Problem description. Copy each line holding the string "FreeCAD".

Provided entries.
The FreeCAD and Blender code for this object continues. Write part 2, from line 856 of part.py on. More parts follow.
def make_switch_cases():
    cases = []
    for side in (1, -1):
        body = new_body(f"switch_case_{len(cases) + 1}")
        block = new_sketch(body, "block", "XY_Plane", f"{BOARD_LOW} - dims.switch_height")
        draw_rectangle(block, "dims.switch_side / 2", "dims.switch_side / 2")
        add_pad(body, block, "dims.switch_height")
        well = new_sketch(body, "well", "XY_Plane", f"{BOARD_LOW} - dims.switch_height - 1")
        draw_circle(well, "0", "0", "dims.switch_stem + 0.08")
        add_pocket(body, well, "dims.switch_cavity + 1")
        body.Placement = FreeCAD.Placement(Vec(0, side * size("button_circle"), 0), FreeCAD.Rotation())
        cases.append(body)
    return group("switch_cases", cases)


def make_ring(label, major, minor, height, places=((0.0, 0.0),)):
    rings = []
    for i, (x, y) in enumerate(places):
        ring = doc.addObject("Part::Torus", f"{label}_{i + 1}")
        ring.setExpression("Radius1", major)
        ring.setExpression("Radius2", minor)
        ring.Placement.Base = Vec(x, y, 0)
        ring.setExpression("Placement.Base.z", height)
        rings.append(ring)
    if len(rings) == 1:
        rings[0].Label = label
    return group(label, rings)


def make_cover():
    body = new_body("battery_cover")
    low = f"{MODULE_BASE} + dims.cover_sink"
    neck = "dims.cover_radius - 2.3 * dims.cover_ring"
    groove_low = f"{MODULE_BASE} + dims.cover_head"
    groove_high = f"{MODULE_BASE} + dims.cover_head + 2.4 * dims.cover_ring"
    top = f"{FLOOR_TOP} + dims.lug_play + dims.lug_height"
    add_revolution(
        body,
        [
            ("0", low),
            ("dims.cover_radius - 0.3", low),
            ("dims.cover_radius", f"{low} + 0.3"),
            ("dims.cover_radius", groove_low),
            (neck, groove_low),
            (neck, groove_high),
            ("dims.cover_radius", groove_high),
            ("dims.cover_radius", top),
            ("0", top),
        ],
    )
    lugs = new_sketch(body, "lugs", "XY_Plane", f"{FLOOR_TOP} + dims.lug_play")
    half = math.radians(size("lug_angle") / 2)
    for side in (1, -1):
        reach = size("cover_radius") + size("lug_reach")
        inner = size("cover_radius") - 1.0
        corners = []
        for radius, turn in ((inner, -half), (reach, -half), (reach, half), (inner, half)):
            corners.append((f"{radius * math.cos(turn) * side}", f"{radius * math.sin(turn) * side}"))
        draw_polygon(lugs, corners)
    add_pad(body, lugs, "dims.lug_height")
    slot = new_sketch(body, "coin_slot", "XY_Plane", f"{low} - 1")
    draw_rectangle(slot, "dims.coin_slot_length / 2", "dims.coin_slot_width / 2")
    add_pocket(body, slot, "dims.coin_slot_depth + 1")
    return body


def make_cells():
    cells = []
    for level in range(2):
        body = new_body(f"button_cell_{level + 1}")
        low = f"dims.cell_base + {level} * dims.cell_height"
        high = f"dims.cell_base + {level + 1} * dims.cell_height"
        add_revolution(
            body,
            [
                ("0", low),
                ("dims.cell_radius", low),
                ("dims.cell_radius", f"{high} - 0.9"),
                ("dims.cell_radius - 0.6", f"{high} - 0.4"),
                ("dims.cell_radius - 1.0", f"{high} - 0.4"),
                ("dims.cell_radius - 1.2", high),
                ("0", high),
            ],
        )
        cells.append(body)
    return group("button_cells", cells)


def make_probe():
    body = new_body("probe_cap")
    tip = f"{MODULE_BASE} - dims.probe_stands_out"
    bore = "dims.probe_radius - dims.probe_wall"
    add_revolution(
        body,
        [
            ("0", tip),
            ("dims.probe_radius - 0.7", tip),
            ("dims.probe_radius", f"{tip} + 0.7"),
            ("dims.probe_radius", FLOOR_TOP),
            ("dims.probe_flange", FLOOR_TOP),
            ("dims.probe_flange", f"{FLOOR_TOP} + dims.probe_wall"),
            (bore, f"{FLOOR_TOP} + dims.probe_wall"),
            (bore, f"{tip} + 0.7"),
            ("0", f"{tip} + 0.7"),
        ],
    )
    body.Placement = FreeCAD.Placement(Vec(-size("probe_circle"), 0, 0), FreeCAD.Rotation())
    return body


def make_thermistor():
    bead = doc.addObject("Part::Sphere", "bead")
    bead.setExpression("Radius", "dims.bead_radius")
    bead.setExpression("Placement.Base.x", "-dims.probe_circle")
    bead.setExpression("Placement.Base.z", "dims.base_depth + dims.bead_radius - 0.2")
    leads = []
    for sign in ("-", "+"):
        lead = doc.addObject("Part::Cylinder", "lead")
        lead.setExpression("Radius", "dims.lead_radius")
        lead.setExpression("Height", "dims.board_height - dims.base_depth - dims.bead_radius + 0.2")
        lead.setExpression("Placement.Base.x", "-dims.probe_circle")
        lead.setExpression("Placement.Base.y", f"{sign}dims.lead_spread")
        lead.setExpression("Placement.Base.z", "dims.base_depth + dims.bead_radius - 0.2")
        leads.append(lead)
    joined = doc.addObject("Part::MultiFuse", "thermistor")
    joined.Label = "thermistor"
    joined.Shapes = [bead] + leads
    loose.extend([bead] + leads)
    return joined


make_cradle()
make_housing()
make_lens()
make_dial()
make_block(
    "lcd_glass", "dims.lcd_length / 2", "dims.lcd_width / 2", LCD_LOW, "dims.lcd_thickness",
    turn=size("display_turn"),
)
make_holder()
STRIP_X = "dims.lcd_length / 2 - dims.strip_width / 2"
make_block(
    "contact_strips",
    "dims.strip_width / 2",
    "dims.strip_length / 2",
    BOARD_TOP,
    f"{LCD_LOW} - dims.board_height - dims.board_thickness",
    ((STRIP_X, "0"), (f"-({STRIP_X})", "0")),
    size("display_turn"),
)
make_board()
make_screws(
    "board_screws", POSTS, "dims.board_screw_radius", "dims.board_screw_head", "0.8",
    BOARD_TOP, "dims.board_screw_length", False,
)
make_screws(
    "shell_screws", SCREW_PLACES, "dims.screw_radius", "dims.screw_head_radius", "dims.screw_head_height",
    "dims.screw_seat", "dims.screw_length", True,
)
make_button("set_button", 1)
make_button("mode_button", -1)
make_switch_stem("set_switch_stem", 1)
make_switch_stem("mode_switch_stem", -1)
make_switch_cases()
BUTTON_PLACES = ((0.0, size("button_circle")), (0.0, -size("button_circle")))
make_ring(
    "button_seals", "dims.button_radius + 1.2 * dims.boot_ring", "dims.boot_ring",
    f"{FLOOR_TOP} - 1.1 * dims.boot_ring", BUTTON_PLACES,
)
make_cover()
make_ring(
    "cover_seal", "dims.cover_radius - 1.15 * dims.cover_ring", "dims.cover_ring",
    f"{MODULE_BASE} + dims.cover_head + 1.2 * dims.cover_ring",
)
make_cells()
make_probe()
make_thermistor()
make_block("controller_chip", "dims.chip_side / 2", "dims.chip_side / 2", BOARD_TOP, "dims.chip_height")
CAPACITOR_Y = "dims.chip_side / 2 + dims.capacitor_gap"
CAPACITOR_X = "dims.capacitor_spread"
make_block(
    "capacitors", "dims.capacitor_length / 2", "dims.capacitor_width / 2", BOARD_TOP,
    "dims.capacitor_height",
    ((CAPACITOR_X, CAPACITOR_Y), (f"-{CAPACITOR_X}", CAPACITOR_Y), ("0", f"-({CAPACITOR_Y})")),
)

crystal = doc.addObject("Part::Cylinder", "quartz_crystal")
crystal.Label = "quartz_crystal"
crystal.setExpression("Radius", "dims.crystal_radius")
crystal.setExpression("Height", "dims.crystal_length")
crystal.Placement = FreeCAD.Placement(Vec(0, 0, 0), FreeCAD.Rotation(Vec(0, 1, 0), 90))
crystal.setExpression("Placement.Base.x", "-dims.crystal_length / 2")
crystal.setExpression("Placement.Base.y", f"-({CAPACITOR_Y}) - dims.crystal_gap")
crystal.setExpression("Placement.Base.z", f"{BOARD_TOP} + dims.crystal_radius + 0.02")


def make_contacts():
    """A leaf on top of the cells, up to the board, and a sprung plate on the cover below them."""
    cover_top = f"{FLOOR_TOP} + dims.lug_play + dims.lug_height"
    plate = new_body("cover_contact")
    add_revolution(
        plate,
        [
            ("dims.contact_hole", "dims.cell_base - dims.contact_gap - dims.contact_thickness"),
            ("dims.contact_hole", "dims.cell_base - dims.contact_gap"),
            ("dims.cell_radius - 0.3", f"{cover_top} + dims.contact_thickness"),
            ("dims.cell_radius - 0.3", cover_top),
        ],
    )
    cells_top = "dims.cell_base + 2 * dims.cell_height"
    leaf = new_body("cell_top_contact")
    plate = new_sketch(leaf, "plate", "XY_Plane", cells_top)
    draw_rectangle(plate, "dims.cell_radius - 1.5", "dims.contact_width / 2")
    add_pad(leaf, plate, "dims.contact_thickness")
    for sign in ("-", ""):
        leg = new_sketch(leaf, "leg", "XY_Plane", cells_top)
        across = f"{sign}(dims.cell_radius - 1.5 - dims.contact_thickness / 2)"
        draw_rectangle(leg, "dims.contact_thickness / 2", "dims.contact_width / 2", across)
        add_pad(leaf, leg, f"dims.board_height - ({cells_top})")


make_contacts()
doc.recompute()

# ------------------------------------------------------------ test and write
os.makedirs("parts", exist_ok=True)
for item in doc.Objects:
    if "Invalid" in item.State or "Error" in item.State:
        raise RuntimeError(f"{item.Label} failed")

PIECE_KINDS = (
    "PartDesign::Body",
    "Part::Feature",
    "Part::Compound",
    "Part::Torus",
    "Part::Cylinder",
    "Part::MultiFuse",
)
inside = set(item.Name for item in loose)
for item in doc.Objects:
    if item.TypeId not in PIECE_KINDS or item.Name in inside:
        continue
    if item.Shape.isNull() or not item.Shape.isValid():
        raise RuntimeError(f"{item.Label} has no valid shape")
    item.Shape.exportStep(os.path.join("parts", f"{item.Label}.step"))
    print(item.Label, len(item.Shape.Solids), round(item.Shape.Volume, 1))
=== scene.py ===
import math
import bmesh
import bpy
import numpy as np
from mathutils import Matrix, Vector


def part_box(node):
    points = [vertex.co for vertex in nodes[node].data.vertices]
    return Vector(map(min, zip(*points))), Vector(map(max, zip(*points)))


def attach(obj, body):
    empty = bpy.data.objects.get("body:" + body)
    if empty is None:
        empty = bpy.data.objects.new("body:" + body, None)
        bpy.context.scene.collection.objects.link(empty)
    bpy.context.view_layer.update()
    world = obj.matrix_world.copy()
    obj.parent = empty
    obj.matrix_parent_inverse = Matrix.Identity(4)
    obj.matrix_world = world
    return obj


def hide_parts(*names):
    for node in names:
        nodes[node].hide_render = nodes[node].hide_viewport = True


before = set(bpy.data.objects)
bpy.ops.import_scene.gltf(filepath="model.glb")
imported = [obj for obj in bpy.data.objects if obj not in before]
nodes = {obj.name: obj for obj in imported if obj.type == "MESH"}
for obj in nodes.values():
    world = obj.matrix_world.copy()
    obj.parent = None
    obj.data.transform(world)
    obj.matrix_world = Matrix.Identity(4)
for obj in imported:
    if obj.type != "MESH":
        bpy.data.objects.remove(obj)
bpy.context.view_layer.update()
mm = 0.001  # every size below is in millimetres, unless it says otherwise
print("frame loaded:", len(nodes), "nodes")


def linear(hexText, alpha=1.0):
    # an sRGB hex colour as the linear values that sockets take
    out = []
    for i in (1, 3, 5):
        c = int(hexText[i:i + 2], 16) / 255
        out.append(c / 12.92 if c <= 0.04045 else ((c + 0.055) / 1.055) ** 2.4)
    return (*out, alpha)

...

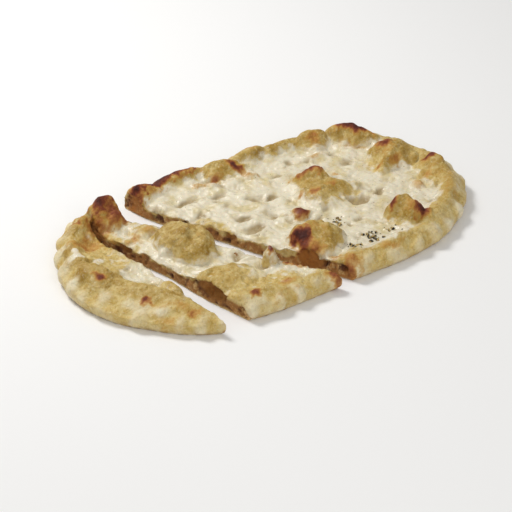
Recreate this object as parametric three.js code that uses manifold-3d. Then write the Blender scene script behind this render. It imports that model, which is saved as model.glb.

...

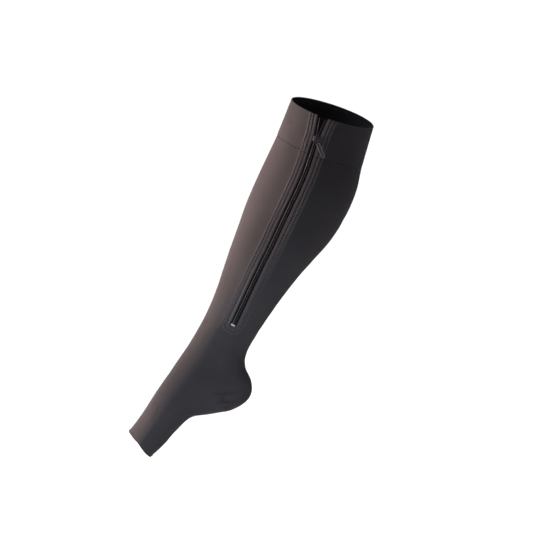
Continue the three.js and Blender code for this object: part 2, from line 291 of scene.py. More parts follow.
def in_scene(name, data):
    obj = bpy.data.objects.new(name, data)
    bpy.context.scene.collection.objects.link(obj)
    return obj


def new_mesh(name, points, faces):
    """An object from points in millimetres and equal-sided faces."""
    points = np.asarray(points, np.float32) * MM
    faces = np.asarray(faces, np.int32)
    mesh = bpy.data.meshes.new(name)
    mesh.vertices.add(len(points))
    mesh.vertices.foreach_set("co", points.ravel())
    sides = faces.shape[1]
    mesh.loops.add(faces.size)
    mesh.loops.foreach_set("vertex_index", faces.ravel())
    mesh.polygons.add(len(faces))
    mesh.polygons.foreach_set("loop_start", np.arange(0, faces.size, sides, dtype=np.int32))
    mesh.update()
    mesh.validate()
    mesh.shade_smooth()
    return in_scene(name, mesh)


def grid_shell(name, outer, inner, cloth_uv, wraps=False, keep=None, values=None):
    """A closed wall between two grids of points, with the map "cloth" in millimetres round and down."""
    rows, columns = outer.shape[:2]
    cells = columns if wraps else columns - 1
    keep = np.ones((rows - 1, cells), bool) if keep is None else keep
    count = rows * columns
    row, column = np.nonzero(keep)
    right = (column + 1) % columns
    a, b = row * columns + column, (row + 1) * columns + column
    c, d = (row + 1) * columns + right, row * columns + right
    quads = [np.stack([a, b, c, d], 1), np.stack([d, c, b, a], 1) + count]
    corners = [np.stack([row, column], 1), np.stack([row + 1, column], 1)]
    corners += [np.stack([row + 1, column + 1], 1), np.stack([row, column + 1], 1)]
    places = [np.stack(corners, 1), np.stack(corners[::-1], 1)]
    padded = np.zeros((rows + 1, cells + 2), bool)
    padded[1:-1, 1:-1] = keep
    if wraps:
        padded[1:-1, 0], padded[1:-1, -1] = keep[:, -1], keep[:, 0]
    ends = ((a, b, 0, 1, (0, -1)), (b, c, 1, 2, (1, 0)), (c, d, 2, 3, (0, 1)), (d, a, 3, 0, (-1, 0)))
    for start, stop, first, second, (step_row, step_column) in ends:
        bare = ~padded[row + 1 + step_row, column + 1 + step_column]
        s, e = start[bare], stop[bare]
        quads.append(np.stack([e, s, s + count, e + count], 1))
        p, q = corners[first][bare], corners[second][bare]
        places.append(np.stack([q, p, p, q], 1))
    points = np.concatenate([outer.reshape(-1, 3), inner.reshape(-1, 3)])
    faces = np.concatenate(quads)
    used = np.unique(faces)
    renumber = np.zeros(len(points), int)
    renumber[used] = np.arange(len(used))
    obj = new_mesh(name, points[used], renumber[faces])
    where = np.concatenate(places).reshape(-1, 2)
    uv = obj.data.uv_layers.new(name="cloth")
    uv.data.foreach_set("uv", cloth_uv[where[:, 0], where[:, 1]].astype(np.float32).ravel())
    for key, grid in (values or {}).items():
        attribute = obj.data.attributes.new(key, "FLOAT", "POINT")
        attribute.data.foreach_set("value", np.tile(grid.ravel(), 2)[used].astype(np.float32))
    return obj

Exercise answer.
The FreeCAD and Blender code for this object continues. Write part 2, from line 856 of part.py on. More parts follow.
        body.Placement = FreeCAD.Placement(Vec(0, side * size("button_circle"), 0), FreeCAD.Rotation())
    body.Placement = FreeCAD.Placement(Vec(-size("probe_circle"), 0, 0), FreeCAD.Rotation())
crystal.Placement = FreeCAD.Placement(Vec(0, 0, 0), FreeCAD.Rotation(Vec(0, 1, 0), 90))